Yeni Türkiye Araştırma Merkezi araştırmacısı Ali el-Esmer yaptığı değerlendirmede, Türkiye’nin Suriye'deki askeri üsleri ve barış konusunun, İsrail'in katı tutumuna bakılmaksızın ABD tarafından kabul edilebilir konular olduğunu belirtti. ABD Başkanı Donald Trump'ın İsrail Başbakanı Netanyahu'ya “(Cumhurbaşkanı Recep Tayyip) Erdoğan ile sorunlarınız varsa, biz çözeriz” dediğini hatırlatan Esmer, “Türkiye, özellikle NATO'nun aktif bir üyesi olarak ABD’nin Suriye'de bıraktığı boşluğu doldurabilecek tek güç. İsraillilerin hepsi Türkiye'ye Netanyahu gibi bakmadığı bir gerçek. Aksine Türkiye'nin Suriye'deki varlığının İran'ın varlığından çok daha iyi olduğunu söylüyorlar. Bölgenin politikaları Netanyahu hükümetinin istediği gibi şekillendirilemez, çünkü bu hükümet kalıcı değil geçici bir hükümet. Suriye ile İsrail arasındaki normalleşme Türkiye ile İsrail arasında bir çatışmayı önleyecektir. Öte yandan Türkiye daha önce Suriye'deki üslerinin İsrail için bir tehdit oluşturmayacağını açıklamıştı” değerlendirmesinde bulundu.
Firas Rıdvanoğlu ise Türkiye’nin Suriye’deki askeri üslerinin son derece önemli olduğunu ve Tel Aviv'in güney tarafının silahsızlandırılmasını istediğini, ABD’nin Suriye'nin bölünmesini engellemesi halinde İsrail'in hiçbir rolünün kalmayacağını söyledi.
Müzakere baskısı
Bu bağlamda Şara ile Netanyahu'nun görüşme olasılığı artıyor. Yahudi insan hakları örgütü Simon Wiesenthal Merkezi'nin direktörü olan ABD’li Haham Abraham Cooper, “ABD Başkanı Donald Trump, Şara’ya Suriye'nin yeniden inşasında yardım etme sözü verdi” dedi. Şam’ın ziyaret ettiğini söyleyen Cooper, burada Suriye Cumhurbaşkanı ile Şam ve Tel Aviv arasında su ve tarım alanlarında iş birliği girişimleri ve iki taraf arasında kayıp kişilerin akıbeti hakkında görüştüğünü açıkladı.

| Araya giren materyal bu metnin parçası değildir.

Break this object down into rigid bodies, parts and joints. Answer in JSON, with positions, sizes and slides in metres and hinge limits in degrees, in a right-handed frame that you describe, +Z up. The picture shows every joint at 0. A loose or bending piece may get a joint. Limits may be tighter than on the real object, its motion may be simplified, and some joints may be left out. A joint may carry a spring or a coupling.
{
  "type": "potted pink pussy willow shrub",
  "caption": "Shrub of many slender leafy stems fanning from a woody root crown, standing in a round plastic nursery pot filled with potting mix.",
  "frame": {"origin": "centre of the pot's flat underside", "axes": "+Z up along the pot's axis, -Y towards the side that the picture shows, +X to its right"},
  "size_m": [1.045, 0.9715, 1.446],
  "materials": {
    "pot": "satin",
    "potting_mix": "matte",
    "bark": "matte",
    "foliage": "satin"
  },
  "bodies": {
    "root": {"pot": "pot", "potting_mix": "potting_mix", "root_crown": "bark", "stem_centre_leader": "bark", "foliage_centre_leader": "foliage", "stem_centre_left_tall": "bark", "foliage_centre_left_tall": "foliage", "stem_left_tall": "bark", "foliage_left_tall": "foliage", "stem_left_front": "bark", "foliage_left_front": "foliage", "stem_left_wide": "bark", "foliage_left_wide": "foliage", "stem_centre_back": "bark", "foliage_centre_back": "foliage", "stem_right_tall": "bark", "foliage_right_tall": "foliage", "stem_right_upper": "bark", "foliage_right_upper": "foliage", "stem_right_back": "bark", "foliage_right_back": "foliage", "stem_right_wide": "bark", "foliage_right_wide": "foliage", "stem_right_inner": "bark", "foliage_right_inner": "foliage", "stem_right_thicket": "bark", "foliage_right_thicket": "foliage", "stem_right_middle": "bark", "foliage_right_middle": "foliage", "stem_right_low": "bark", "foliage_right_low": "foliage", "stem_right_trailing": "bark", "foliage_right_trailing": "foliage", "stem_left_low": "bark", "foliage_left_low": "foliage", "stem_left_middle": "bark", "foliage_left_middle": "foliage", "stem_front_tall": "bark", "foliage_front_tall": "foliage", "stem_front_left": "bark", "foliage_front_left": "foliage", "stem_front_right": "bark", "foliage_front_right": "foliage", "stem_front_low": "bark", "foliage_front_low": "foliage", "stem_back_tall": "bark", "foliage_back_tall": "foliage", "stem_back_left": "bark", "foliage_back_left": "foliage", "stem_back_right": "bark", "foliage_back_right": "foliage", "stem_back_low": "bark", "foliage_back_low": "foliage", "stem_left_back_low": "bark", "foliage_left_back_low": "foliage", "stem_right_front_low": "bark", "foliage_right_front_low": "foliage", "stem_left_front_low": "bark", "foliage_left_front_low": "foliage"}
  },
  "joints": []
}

Ali el-Esmer Suriye Demokratik Güçleri (SDG) ile ilgili değerlendirmesinde ABD’deki Yahudi lobisinin SDG konusunda Başkan Trump'a baskı uyguladığını, ancak Trump’ın silahlı unsurlar uğruna Türkiye ve Suriye hükümetlerini feda etmeyeceğini belirtti.
Esmer, değerlendirmesini şöyle sürdürdü:
“ABD, SDG'nin nihayetinde Suriye ordusuna katılmasının gerekli olduğunu vurguluyor. Bu bir oyun ve tüm taraflar en güçlü kartlarını oynamaya çalışıyor. İsrail'in kartı, bölgedeki azınlıkları kendi çıkarları için kullanmak. Türkiye ise diplomatik yollarla bu planı engellemeye çalışıyor. Türkiye aynı zamanda bir yandan içeride uzlaşıya vararak PKK’nın silah bırakmasını sağlarken, diğer yandan Suriye hükümeti ve Trump yönetimi ile koordinasyon içinde hareket ediyor.”

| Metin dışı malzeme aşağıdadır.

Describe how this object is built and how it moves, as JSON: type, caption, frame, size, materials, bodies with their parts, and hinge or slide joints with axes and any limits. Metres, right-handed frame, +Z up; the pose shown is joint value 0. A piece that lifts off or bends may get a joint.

Türkiye'nin birden fazla kartla oynadığını ve Suriye'nin sosyal, ekonomik, askeri ve güvenlik alanları açısından yeni bir vizyona sahip olduğunu vurgulayan Esmer, buna karşın İsrail’in Suriye'ye karşı tamamen bencil bir güvenlik vizyonuna sahip olduğunu, bunun da ABD’nin Suriye konusunda Türkiye ile daha fazla uyum içinde olmasını sağladığını söyledi.